**TO BE DONE**: Quote only the lines from the line containing "The OpenSCAD and" to the line containing "plate_socket_r = 2.2;", with both of those lines included, please, exactly as written.

**ENTRIES SUPPLIED**:
□ □ □ □ □

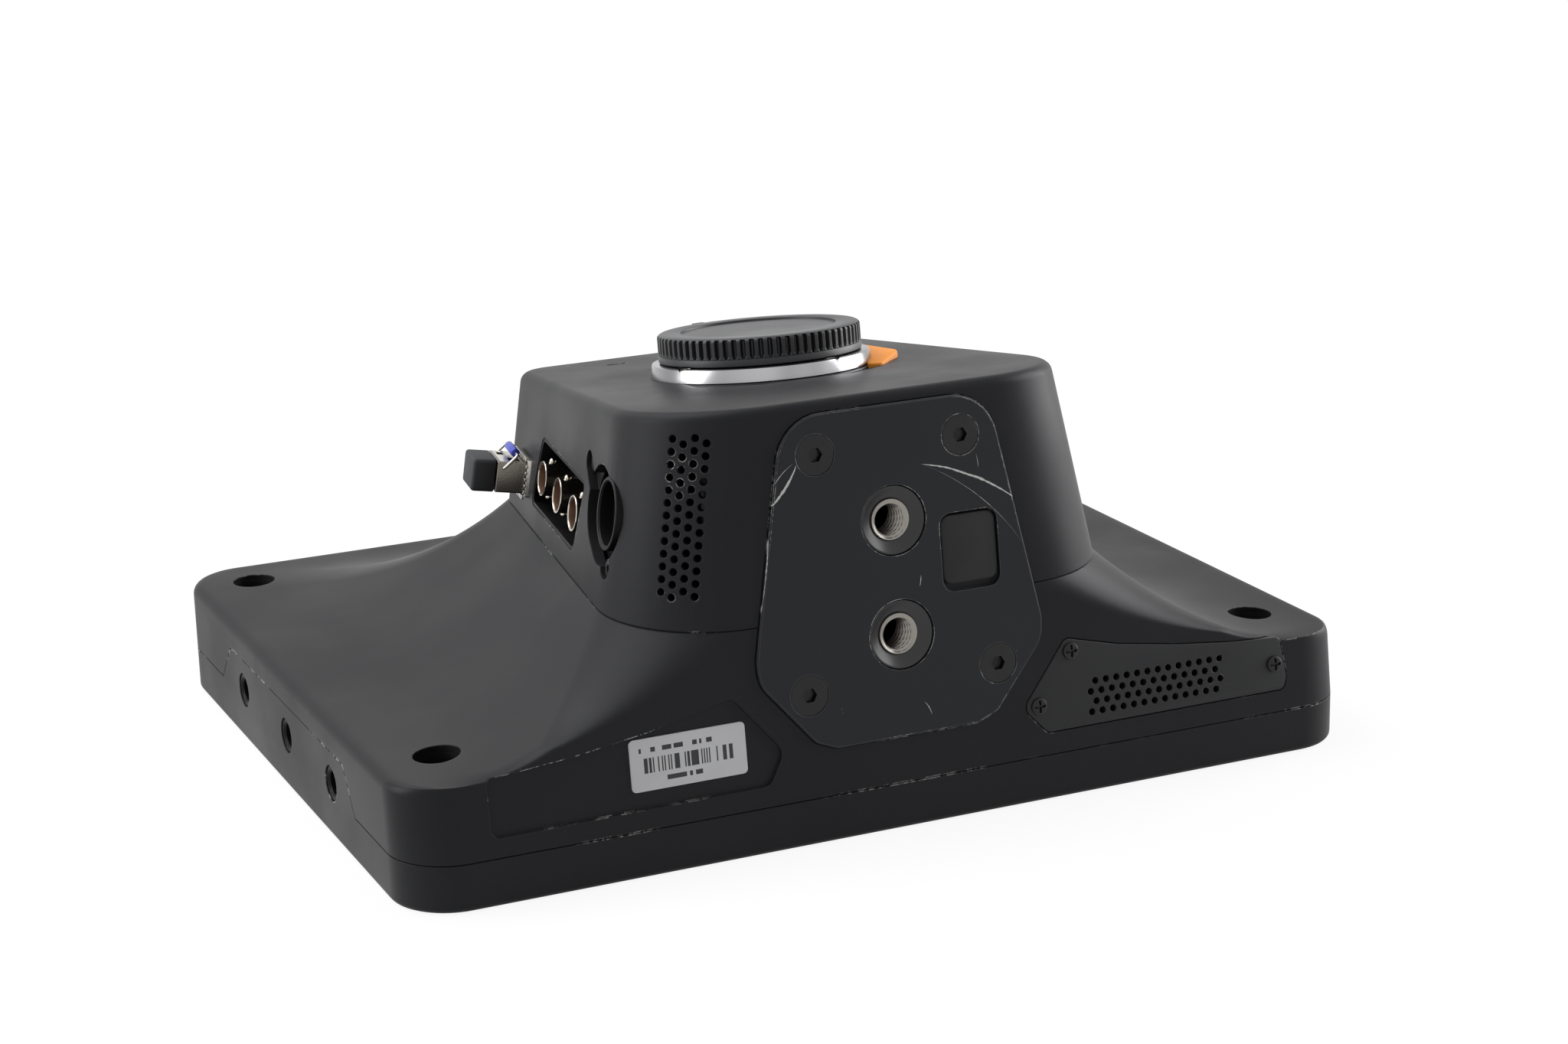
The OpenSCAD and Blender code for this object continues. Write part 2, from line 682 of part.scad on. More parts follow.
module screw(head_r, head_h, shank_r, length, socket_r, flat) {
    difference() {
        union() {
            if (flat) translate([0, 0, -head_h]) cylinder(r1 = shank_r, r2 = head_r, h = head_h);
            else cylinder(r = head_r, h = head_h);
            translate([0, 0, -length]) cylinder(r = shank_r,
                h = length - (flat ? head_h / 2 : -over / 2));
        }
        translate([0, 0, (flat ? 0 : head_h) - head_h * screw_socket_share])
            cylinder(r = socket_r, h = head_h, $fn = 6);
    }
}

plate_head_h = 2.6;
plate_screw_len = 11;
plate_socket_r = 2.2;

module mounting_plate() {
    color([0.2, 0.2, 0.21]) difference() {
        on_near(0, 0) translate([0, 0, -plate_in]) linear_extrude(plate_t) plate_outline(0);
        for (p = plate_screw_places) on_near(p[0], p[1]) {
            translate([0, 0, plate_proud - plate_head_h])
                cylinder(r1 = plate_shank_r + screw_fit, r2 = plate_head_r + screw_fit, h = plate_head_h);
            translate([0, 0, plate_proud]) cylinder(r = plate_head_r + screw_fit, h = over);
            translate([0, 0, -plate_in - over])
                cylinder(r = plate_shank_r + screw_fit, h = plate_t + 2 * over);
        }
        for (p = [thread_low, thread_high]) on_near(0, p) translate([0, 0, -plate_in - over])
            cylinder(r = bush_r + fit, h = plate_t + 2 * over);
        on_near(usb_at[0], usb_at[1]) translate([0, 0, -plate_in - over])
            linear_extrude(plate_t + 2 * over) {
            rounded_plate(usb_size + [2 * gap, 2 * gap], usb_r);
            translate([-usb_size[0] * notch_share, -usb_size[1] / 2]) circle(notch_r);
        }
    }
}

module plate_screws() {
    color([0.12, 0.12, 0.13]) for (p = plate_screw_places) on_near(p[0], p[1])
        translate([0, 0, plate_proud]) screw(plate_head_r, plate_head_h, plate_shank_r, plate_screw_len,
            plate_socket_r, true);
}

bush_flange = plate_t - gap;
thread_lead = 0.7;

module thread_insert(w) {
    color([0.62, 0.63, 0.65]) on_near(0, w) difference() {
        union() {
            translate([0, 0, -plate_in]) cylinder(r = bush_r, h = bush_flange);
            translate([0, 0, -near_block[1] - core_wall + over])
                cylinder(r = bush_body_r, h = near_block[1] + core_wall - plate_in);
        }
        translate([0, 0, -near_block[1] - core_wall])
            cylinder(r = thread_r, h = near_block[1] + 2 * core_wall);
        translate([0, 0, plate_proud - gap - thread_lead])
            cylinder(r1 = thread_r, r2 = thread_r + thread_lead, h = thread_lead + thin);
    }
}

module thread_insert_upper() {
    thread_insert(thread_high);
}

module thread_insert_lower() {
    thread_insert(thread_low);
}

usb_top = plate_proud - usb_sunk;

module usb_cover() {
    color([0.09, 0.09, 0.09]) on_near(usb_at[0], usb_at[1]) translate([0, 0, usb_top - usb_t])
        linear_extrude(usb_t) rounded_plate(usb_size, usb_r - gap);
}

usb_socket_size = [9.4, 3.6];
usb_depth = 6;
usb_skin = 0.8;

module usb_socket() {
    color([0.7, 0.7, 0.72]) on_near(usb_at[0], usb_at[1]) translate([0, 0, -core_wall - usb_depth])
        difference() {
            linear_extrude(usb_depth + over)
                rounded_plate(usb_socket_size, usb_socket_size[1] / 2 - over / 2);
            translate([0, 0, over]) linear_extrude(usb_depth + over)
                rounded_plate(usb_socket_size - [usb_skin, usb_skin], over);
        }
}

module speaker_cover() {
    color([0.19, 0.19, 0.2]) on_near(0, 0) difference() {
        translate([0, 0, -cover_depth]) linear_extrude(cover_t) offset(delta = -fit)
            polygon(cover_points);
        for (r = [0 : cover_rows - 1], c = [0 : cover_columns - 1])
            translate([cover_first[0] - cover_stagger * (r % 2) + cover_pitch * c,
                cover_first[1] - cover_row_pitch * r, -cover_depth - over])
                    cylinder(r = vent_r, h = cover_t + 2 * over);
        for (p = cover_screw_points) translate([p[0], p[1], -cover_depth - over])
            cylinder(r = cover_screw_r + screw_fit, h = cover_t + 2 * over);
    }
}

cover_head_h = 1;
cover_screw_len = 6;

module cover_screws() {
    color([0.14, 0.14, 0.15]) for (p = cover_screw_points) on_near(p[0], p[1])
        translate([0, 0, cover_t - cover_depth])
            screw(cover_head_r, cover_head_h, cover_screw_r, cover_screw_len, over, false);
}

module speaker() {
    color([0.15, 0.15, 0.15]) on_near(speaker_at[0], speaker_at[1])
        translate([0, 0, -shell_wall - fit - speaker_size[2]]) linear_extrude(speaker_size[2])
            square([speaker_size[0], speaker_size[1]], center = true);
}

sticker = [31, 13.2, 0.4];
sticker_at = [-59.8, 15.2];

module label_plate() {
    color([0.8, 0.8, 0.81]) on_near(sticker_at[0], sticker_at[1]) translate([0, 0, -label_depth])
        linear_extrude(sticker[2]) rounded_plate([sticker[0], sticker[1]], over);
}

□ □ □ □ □

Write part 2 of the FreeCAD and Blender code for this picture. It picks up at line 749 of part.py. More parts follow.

□ □ □ □ □

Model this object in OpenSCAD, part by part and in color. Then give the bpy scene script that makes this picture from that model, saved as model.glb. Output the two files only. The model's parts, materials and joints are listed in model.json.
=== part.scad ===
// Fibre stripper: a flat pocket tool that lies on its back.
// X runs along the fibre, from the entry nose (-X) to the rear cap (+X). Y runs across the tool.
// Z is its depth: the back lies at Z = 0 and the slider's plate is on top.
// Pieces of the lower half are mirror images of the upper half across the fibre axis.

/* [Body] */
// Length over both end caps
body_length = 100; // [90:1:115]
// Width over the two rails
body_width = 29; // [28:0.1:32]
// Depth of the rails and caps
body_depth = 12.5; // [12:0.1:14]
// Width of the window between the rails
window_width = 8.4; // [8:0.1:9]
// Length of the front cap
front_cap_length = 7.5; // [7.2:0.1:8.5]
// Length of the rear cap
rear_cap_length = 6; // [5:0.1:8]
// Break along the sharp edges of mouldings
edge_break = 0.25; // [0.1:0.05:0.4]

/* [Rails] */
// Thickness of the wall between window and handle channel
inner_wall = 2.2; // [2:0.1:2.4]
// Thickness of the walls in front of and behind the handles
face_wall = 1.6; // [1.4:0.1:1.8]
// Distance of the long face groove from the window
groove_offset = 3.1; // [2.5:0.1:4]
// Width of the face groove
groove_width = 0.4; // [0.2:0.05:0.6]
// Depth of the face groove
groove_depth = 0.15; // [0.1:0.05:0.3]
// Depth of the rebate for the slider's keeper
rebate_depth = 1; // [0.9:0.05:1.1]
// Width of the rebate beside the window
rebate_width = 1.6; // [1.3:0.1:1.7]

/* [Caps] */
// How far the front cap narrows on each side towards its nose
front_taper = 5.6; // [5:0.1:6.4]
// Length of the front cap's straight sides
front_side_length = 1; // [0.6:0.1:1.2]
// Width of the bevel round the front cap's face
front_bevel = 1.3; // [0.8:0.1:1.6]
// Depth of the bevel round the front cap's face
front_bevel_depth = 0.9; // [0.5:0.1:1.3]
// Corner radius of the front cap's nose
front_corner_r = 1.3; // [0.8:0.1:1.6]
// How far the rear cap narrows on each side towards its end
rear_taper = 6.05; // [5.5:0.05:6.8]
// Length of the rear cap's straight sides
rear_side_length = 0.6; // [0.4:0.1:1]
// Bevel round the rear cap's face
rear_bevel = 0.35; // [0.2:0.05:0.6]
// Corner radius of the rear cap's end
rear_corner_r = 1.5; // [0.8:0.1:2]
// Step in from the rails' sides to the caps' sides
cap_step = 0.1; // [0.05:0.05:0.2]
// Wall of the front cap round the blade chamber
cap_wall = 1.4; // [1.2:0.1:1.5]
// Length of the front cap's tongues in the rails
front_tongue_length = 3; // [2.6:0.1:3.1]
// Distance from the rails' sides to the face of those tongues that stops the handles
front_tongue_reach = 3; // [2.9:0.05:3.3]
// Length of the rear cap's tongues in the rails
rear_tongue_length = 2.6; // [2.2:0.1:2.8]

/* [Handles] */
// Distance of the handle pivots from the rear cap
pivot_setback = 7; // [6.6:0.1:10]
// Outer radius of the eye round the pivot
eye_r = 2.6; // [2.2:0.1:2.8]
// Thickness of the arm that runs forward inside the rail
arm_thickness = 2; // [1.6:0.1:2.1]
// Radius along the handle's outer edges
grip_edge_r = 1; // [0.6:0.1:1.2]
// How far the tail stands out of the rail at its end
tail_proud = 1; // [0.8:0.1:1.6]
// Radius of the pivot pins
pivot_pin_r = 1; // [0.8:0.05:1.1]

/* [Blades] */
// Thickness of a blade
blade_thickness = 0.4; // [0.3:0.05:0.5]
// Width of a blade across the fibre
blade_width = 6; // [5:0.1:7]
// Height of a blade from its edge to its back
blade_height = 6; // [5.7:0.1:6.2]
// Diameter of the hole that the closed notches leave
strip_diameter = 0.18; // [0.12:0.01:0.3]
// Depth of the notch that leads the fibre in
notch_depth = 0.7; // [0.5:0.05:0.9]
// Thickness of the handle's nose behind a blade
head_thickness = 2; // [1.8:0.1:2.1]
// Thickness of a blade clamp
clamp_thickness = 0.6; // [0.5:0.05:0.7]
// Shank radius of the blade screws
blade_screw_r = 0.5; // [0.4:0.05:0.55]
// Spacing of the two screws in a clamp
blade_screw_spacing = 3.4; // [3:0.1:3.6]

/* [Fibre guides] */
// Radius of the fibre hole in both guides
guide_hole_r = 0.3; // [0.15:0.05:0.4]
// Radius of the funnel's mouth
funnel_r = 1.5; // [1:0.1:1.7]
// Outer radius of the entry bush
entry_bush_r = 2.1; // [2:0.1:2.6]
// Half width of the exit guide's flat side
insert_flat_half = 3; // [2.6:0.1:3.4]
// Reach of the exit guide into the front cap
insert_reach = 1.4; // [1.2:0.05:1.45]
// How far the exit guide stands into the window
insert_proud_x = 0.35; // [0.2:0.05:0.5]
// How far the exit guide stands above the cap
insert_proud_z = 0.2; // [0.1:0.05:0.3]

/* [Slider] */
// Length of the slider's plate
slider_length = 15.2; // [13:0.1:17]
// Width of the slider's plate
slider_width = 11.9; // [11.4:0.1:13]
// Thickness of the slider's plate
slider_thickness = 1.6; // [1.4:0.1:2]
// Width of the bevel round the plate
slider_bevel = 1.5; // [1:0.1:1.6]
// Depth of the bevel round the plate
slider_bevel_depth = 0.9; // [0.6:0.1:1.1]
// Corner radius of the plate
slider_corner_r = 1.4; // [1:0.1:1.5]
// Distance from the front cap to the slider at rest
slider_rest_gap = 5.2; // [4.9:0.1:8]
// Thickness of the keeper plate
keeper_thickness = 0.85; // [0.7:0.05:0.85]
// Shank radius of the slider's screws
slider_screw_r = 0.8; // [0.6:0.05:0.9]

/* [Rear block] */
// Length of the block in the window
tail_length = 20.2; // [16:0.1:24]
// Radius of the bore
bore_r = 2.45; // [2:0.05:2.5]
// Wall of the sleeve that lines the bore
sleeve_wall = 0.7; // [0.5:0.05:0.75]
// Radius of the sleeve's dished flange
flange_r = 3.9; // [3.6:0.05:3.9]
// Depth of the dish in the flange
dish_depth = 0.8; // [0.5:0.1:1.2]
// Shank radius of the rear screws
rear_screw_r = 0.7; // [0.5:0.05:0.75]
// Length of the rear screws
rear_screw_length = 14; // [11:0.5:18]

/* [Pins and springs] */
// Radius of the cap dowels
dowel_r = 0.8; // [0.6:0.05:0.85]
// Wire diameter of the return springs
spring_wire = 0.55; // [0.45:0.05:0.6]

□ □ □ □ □

**ANSWER IN FULL**:
The OpenSCAD and Blender code for this object continues. Write part 2, from line 682 of part.scad on. More parts follow.
module screw(head_r, head_h, shank_r, length, socket_r, flat) {
    difference() {
        union() {
            if (flat) translate([0, 0, -head_h]) cylinder(r1 = shank_r, r2 = head_r, h = head_h);
            else cylinder(r = head_r, h = head_h);
            translate([0, 0, -length]) cylinder(r = shank_r,
                h = length - (flat ? head_h / 2 : -over / 2));
        }
        translate([0, 0, (flat ? 0 : head_h) - head_h * screw_socket_share])
            cylinder(r = socket_r, h = head_h, $fn = 6);
    }
}

plate_head_h = 2.6;
plate_screw_len = 11;
plate_socket_r = 2.2;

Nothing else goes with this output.